I think it's the 200 year celebration next week too so it will be busy there I think.

Has anyone been recently? 
Thanks Phil


----------



## bognormike (May 10, 2005)

There's a car park just back from the road approaching the dockyard from old Portsmouth (on the right hand side opposite the entrance to Portsmouth Harbour station), I've seen vans parked there, but don't know the size of bays. You could try on the road on the road going north from the dockyard, or try in Old portmsouth on the streets - or even in the fishdock parking, but watch the size of the bays. If you don'y mind walking from Clarence pier there should be loads of parking on southsea sea front.


----------



## 92609 (May 1, 2005)

If you were to stay at Southsea Leisure Park which is at the Eastney end of the sea front, there is a bus from just around the corner from the site to the harbour.

Geoff


----------



## Brock (Jun 14, 2005)

We parked over at Gosport where the museums are and caught a water bus over the river. The one we caught also included a tour of the Royal Navy ships that were in at the time.

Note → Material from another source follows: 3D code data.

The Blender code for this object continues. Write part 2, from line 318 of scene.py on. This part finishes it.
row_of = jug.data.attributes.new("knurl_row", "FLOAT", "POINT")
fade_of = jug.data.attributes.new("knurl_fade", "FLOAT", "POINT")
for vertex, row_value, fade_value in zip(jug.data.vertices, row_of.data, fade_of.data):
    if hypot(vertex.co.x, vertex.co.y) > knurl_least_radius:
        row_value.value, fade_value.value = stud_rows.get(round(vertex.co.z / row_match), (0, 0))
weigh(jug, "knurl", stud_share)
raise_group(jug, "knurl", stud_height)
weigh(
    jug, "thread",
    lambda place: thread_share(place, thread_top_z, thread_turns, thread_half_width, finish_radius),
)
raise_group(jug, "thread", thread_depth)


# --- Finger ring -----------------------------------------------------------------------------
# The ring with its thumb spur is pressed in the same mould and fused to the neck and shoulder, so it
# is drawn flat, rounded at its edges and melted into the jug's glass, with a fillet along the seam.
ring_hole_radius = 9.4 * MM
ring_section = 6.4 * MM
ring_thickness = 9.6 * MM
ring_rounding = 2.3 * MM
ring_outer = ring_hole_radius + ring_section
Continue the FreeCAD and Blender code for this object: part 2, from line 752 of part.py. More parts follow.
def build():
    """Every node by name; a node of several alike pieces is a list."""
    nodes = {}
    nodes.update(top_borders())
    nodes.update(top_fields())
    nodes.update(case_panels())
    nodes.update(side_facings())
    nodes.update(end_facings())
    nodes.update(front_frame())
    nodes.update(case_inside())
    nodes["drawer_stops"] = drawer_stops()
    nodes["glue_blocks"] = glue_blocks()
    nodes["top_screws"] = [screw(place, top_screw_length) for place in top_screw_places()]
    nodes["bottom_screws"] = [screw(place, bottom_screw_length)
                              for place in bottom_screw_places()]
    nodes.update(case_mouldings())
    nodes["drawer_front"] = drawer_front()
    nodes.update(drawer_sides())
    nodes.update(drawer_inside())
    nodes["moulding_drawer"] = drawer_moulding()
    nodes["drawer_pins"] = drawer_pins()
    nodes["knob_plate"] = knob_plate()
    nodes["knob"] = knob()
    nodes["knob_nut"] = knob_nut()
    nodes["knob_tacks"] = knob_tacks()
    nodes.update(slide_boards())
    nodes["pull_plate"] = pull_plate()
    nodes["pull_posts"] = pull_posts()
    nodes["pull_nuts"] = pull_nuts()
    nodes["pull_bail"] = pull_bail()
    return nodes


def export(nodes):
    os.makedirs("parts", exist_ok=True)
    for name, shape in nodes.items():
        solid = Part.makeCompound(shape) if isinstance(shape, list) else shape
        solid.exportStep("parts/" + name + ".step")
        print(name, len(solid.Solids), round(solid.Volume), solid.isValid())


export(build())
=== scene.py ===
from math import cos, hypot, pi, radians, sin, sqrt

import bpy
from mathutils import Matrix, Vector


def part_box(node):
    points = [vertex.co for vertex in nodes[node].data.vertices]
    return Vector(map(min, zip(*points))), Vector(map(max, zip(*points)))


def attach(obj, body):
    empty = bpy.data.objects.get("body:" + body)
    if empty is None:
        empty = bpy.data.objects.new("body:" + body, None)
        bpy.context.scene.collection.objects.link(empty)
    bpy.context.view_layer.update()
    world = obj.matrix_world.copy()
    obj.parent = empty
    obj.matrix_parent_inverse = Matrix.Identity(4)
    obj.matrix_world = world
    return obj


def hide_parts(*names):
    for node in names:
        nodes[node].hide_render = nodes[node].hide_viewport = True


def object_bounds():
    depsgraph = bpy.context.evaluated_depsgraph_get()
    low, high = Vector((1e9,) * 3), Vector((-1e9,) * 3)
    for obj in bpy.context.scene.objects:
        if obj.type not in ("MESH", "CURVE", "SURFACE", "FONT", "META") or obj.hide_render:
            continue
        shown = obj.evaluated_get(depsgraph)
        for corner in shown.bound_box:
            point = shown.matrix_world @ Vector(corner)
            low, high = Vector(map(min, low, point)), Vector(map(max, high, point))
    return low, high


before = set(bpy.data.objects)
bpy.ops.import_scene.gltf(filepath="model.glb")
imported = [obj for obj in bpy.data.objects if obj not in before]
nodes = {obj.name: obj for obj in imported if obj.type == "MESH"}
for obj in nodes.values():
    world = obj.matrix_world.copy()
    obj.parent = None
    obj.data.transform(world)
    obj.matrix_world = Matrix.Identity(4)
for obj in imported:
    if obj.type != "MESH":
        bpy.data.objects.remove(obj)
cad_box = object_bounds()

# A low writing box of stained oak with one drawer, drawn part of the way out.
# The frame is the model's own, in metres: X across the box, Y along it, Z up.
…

My kids were not interested in Victory but were fascinated by the two aircraft carriers, the museums at Gosport and one at a fort that overlooks Portsmouth.

We stayed at the Caravan Club site near Fareham (Rookesbury Park). Outstanding, forest on your doorstep for cycling and walking.


----------



## eddied (May 9, 2005)

Hi there, in July this year I visited HMS Victory and parked my Bessacarr
on the coach park about 5 mins. walk from the piers. Can't remember the name of the road, but there were also some motorhomes parked on the side of the roads there. It was also well signposted. Can't remember how much I paid either, but remember it being cheaper than I had expected! At the time I was camping in one of the Forestry Commission siyes in the New Forest.
saluti, eddie d


----------



## 97130 (Jan 3, 2006)

*portsmouth parking*

 We parked outside the dockyard on the main road in July last year as I have a blue badge, but unfortunately we were broken into. When we reported it to the police they told us Portsmouth has the worst case of car crime than anywhere else, so be careful where you park. Seeing as it is so bad there you would think they would put signs up warning you, they have cct cameras but they didnt help us :?


----------